In many cases, portfolio failure results from poor portfolio construction, a failure to recognise changing circumstances and/or the failure of imagination about what the future may portend.
A portfolio must be constructed to withstand the unexpected.
"A fiduciary should think more about the safety of an entire portfolio than about any individual holding" Seth Klarman
In assessing any portfolio, I like to think of the seven common causes of catastrophic failure - excessive concentration, excessive correlation, illiquidity, excessive leverage, fraud, capital flight and valuation risk.
Let's assess the subject portfolio on each:
Concentration: The subject portfolio has 48% of its assets exposed to the financial sector. To me this is the biggest risk as financial stocks inherent leverage make them susceptible to failure.
While Warren Buffett has invested in financials he also acknowledged the significant risks. His 1990 letter referenced his Wells Fargo investment that year...
"The banking business is no favourite of ours. When assets are twenty times equity - a common ratio in this industry - mistakes that involve only a small portfolio of assets can destroy a major portion of equity. And mistakes have been the rule rather than the exception at many major banks."
Mr Buffett thought broadly about the possible worst case scenarios facing both the banking sector and Wells Fargo. Only after concluding such a worst case outcome would not 'distress him' did he invest.

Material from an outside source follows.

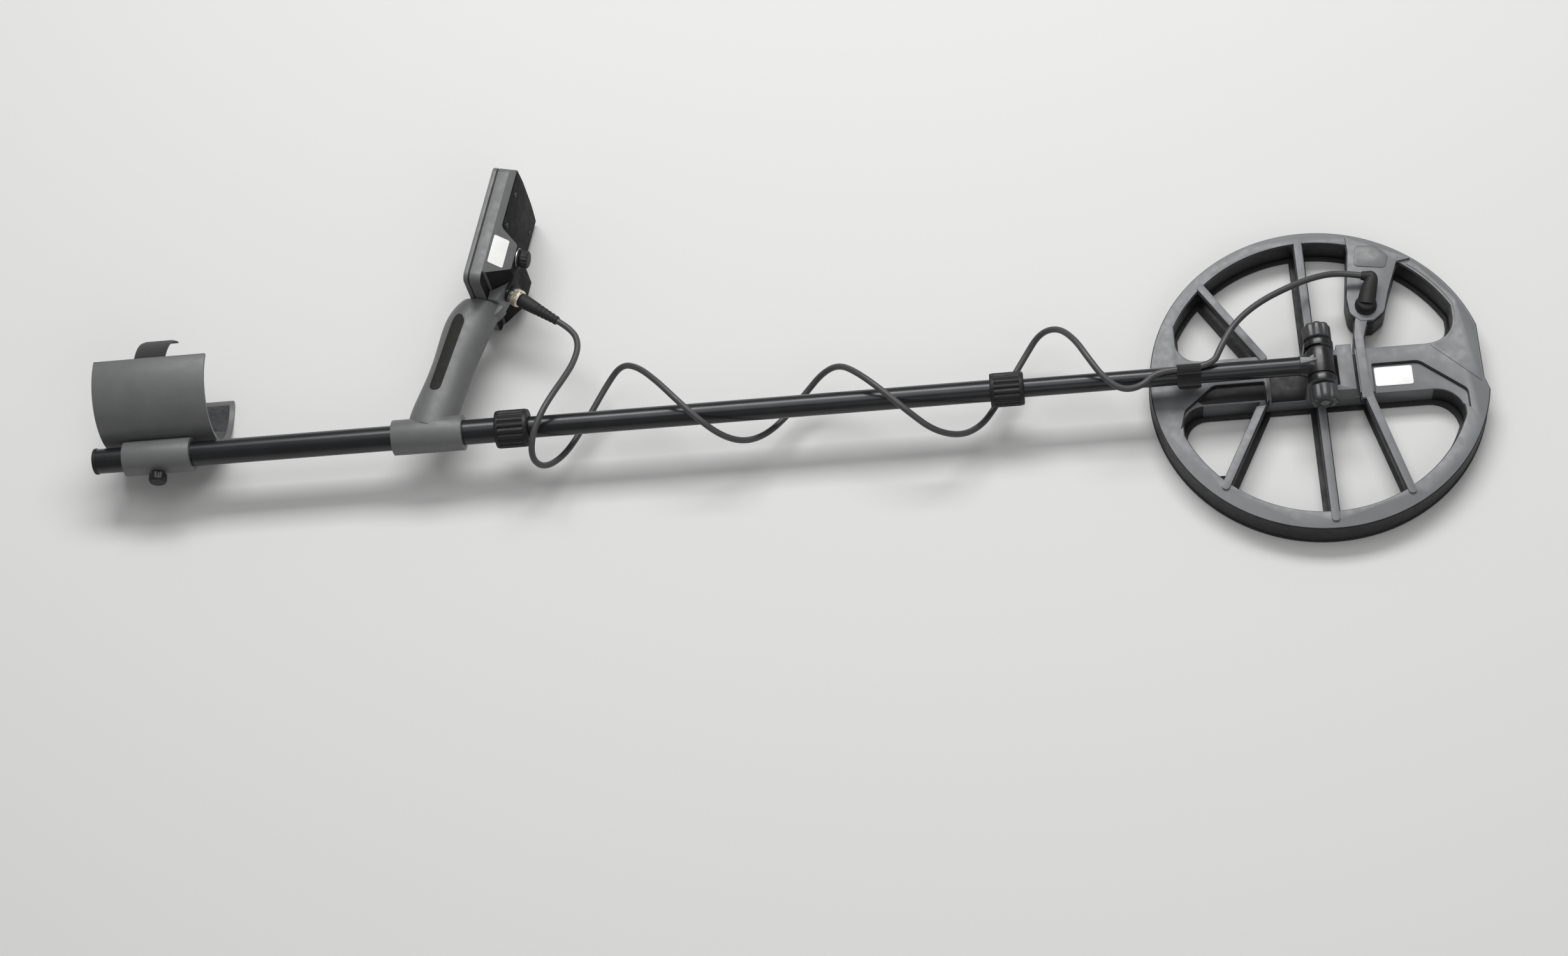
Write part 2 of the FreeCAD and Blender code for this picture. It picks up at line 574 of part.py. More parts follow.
# tether: a ring round the socket, a thin cord, and a ring round the plug's neck
tether_line = [pod_at(neck - 0.6, cap_row - 8.6, cap_side), pod_at(neck, cap_row - 15, cap_side),
               pod_at(bulge_back - 1, cap_row - 22.5, cap_side - 3)]
tether_line += [plug_root + plug_way * along + Vector(0, 0, rise) for along, rise in ((4.6, 13), (5.1, 7.2))]
tether_cord, _, _ = swept([tuple(point) for point in tether_line], 0.9)
keep("cap_tether", fuse(
    feature(tether_cord),
    cut(pod_round("cap_radius + 1.2", "1", (neck - 1.1, cap_row, cap_side), "x"),
        pod_round("socket_radius + 0.05", "1", (neck - 1.1, cap_row, cap_side), "x")),
    cut(cylinder("7.9", "1.25", plug_words(4.55), plug_turn),
        cylinder("6.3", "1.25", plug_words(4.55), plug_turn))))

# ---------------------------------------------------------------- grip

# centre x, centre y, tilt of the section, half depth and half width
GRIP_SECTIONS = [(-769, 4, 17.5, 19.5, 15.5), (-757, 40, 17.5, 19.5, 16), (-743.5, 82, 17.5, 20, 16.3),
                 (-735, 106, 15, 21.3, 16.3), (-724.3, 124.6, 13, 18.5, 15)]


def grip_loft(shrink):
    """The grip's outer or inner form, through tilted elliptical sections."""
    wires = []
    for x, y, tilt, depth, width in GRIP_SECTIONS:
        lean = math.radians(tilt)
        normal = Vector(math.sin(lean), math.cos(lean), 0)
        across = Vector(math.cos(lean), -math.sin(lean), 0)
        centre = Vector(x, y, size("shaft_axis"))
        deep = centre + across * (depth - shrink)
        wide = centre + normal.cross(across) * (width - shrink)
        oval = Part.Ellipse(deep, wide, centre)
        wires.append(Part.Wire([oval.toShape()]))
    return feature(Part.makeLoft(wires, True, False))


foot_at = ("foot_back", "0", "shaft_axis")
grip_outer = fuse(grip_loft(0), cylinder("foot_radius", "foot_length", foot_at))
tube_bore = cylinder("upper_radius + 0.04", "foot_length + 2", ("foot_back - 1", "0", "shaft_axis"))
inner_core = cut(grip_loft(size("grip_wall")), cylinder("foot_radius", "foot_length", foot_at))
top_cap = box("60", "20", "60", ("-748", "121", "20"), pod_turn)
inner_room = cut(inner_core, top_cap)
INLAY = [(-741.5, 116, 4), (-736, 103, 8), (-757, 36, 5), (-768, 36, 5), (-748, 104, 8)]
inlay_blocks = [plate(INLAY, "20", ("0", "0", f"shaft_axis + {low}")) for low in (10.5, -30.5)]
grip_body = cut(grip_outer, tube_bore, inner_room, *inlay_blocks)
split_box = ("200", "200", "40")
grip_sides = [("grip_left_shell", "shaft_axis + 0.03"), ("grip_right_shell", "shaft_axis - 40.03")]
screw_heads = [(-744, 52), (-724, 108)]
screw_cuts = [cylinder("3.3", "6", (str(x), str(y), "shaft_axis - 19"), "z") for x, y in screw_heads]
for label, low in grip_sides:
    whole = common(grip_body, box(*split_box, ("-880", "-40", low)))
    keep(label, cut(whole, *screw_cuts) if "right" in label else whole)
inlay_form = cut(grip_loft(-0.2), grip_loft(3.6))
inlay_pieces = [common(inlay_form, plate(INLAY, "9", ("0", "0", f"shaft_axis + {low}")))
                for low in (10.7, -19.7)]
keep("grip_inlays", fuse(*inlay_pieces))
keep("grip_screws", fuse(*[cylinder("3.2", "3", (str(x), str(y), "shaft_axis - 16"), "z")
                           for x, y in screw_heads]))

# ---------------------------------------------------------------- armrest

cuff_at = ("cuff_back", "cuff_axis", "shaft_axis")
over = box("cuff_length + 2", "120", "120", ("cuff_back - 1", "cuff_axis + cuff_wing", "shaft_axis - 60"))
clamp = cylinder("clamp_radius", "60", ("cuff_back + 20", "0", "shaft_axis"))
cuff_bore = cylinder("cuff_radius - cuff_wall", "cuff_length", cuff_at)
cuff_stock = fuse(cut(cylinder("cuff_radius", "cuff_length", cuff_at), cuff_bore, over),
                  cut(clamp, cuff_bore))
screw_hole = cylinder("3.1", "8", ("cuff_back + 50", "-16", "shaft_axis"), "y")
keep("armrest_cuff", cut(cuff_stock, cylinder("upper_radius + bore_play", "62",
                                              ("cuff_back + 19", "0", "shaft_axis")), screw_hole))
pad_radius = "cuff_radius - cuff_wall - 0.1"
pad_over = box("cuff_length + 2", "120", "120",
               ("cuff_back - 1", "cuff_axis + cuff_wing - 4", "shaft_axis - 60"))
keep("armrest_pad", cut(cylinder(pad_radius, "cuff_length - 8", ("cuff_back + 4", "cuff_axis", "shaft_axis")),
                        cylinder(f"{pad_radius} - pad_thickness", "cuff_length", cuff_at), pad_over))
strap_at = ("cuff_back + 36", "cuff_axis", "shaft_axis")
strap_over = box("40", "160", "120", ("cuff_back + 30", "cuff_axis + cuff_wing - 159.8", "shaft_axis - 60"))
keep("armrest_strap", cut(cylinder("cuff_radius", "28", strap_at),
                          cylinder("cuff_radius - 2.2", "28", strap_at), strap_over))
keep("armrest_screw", fuse(
    cylinder("3.0", "12", ("cuff_back + 50", "-23.5", "shaft_axis"), "y"),
    cylinder("8", "9", ("cuff_back + 50", "-25.5", "shaft_axis"), "y")))

# ---------------------------------------------------------------- coil cable

# routes in the row frame; each meets the next end to end
CABLE_ROUTES = {
    "cable_upper": [(-656.1, 103.7, 48), (-642.5, 93.5, 48), (-636.5, 77, 50.5), (-640, 58, 54.5),
                    (-647, 40, 61), (-656, 21, 68), (-665, 2, 72), (-674, -18, 68), (-677, -34, 54),
                    (-669, -35, 37), (-655, -19, 24), (-641, 4, 20.5), (-628, 26, 24)],
    "cable_middle": [(-628, 26, 24), (-615, 48, 27.5), (-600, 58, 42), (-583, 45, 59), (-565, 24, 69),
                     (-548, 3, 72), (-530, -15, 67), (-512, -26, 54), (-494, -26, 39), (-476, -14, 26),
                     (-458, 5, 21), (-440, 24, 26), (-424, 36, 38), (-408, 34, 54), (-392, 18, 67),
                     (-372, -3, 72), (-350, -24, 67), (-330, -37, 54), (-308, -36, 38), (-290, -21, 24),
                     (-276, 0, 19), (-262, 22, 21)],
    "cable_lower": [(-262, 22, 21), (-248, 44, 23), (-234, 59, 36), (-218, 54, 52), (-205, 35, 64),
                    (-195, 13, 69), (-184, -6, 68), (-169, -18, 64), (-152, -14, 60.5), (-138, 0, 59.05),
                    (-122, 0, 59.05)],
    "cable_coil": [(-122, 0, 59.05), (-91.5, 0, 59.05), (-82, 18.5, 61.5), (-68.5, 40, 61.5), (-46, 60, 57.5),
                   (-18, 76, 52), (6, 87, 46), (27.6, 91.8, 40.7), (45.22, 88.26, 38.88)],
}


cable_section = math.pi * size("cable_radius") ** 2
for label, route in CABLE_ROUTES.items():
    solid, length, least = swept(route, size("cable_radius"))
    keep(label, feature(solid))
    print(label, "length", round(length, 1), "least radius", round(least, 1),
          "volume ratio", round(solid.Volume / (cable_section * length), 4))

# ---------------------------------------------------------------- write

doc.recompute()
for thing in doc.Objects:
    if "Invalid" in thing.State or "Error" in thing.State:
        raise SystemExit(f"{thing.Name} ({thing.Label}) failed: {thing.State}")
os.makedirs("parts", exist_ok=True)
for label, thing in parts.items():
    shape = thing.Shape
    if shape.isNull() or not shape.isValid():
        raise SystemExit(f"{label}: shape is null or invalid")
    shape.exportStep(f"parts/{label}.step")
    bounds = shape.BoundBox
    print(f"{label:22s} solids {len(shape.Solids)} volume {shape.Volume:10.0f}",
          f"x {bounds.XMin:.1f}..{bounds.XMax:.1f} y {bounds.YMin:.1f}..{bounds.YMax:.1f}",
          f"z {bounds.ZMin:.1f}..{bounds.ZMax:.1f}")
print(len(parts), "parts")
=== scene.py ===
import json
import math

import bmesh
import bpy
from mathutils import Matrix, Vector


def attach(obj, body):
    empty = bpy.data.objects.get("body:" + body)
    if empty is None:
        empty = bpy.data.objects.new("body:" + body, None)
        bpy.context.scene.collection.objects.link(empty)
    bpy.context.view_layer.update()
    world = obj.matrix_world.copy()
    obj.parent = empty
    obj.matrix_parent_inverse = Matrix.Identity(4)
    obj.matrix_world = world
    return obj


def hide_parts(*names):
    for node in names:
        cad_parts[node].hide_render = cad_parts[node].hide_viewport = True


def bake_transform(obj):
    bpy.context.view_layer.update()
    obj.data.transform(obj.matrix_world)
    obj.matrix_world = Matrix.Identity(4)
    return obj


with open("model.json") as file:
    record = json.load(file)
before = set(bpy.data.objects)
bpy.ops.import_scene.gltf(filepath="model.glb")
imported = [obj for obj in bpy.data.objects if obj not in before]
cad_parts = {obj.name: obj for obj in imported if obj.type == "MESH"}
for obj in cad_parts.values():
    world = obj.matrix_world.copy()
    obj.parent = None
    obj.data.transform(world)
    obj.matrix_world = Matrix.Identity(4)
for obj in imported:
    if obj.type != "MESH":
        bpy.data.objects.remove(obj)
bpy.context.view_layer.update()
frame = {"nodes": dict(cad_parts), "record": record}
nodes = frame["nodes"]
MM = 0.001
SHAFT_Z = 48  # height of the shaft's axis above the ground, in millimetres

# ---------------------------------------------------------------- camera, lights and floor

CAMERA_PLACE = (-0.2491, -1.1390, 2.1990)
CAMERA_TURN = (26.177, 6.445, -1.736)
CAMERA_LENS = 65.08
FLOOR_REACH = 6
FLOOR_DROP = 0.0004
SKY_STRENGTH = 0.26
LIGHT_TARGET = (-0.4, 0.05, 0.05)
# name, place, width, depth and power of each soft box
LIGHTS = (
    ("key", (-0.35, 1.5, 2.3), 2.4, 0.8, 62),
    ("fill", (0.5, -1.9, 1.9), 2.0, 1.4, 9),
    ("top", (-0.4, 0.2, 3.0), 1.8, 1.8, 20),
)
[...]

"Of course, ownership of a bank - or about any other business - is far from riskless. California banks face the specific risk of a major earthquake, which might wreak enough havoc on borrowers to in turn destroy the banks lending to them. A second risk is systemic - the possibility of a business contraction or financial panic so severe that it would endanger almost every highly-leveraged institution, no matter how intelligently run. Finally, the market's major fear of the moment is that West Coast real estate values will tumble because of overbuilding and deliver huge losses to banks that have financed the expansion. Because it is a leading real estate lender, Wells Fargo is thought to be particularly vulnerable. None of these eventualities can be ruled out."
Buffett noted at the time..
"Buying into the banking business is unusual for us.. but opportunities that interest us and that are also large enough to have a worthwhile impact on Berkshire's results are rare. Therefore, we will look at any category of investment, so long as we understand the business we're buying into and believe that price and value may differ significantly."

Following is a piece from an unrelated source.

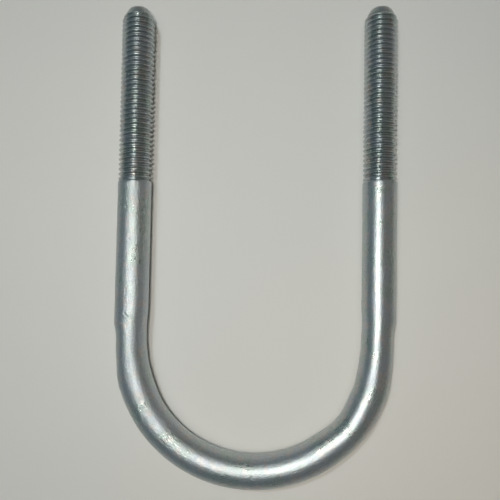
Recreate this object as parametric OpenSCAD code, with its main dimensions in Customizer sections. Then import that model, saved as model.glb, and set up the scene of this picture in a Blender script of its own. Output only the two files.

The key point Mr Buffett makes here is "understand". The issue confronting investors prior to the financial crisis was that the banking industry had become increasing complex and opaque. Innovation in capital markets had seen credit markets grow feverishly as banks securitised significant quantities of assets, increasingly relied on wholesale funding markets as opposed to deposits, played in credit derivatives and placed excessive trust in ratings agencies. The global banking industry had become far more entwined and far more susceptible to fickle credit markets.
“Complex systems are full of interdependencies—hard to detect—and non-linear responses. In such an environment, simple causal associations are misplaced; it is hard to see how things work by looking at single parts. Man-made complex systems tend to develop cascades and runaway chains of reactions that decrease, even eliminate, predictability and cause outsized events. So the modern world may be increasing in technological knowledge, but, paradoxically, it is making things a lot more unpredictable.” Nassim Taleb
"The condensation of credit cycles and the increasing incidence of credit dislocations is a consequence of the globalisation of the world economy, technological advancements in the electronic transmission of information, and financial innovations such as derivatives and securitisation that blur the distinctions among markets and asset classes. The confluence of these developments has perversely made the markets more informed but less informative. Information and capital rocket around the world at unprecedented velocities and volumes, leaving investors to process market data before reacting. Today, a pin dropping in Argentina can cause simultaneous ripples (or waves, or in rare cases tsunamis) as far away as Japan. By the time the pin drops, it may already be too late for investors to protect their capital. In a financial world dominated by innovation and new products that blur the traditional distinctions between debt and equity, disruptions in the credit markets are certain to affect all hedge fund strategies in all asset classes. The increasing frequency and severity of extreme credit events points to the heightened risk of contagion among markets and asset classes. " Michael Lewitt, 2003
It's hard to see how an investor could have had a reasonable understanding of the risks sitting on the books of many of the global banks. Increasing reliance on credit markets posed risks, even for those banks with large deposit bases. An investor with a generalist mindset and an appreciation of credit markets would be mindful of the potential for capital destruction in the sector.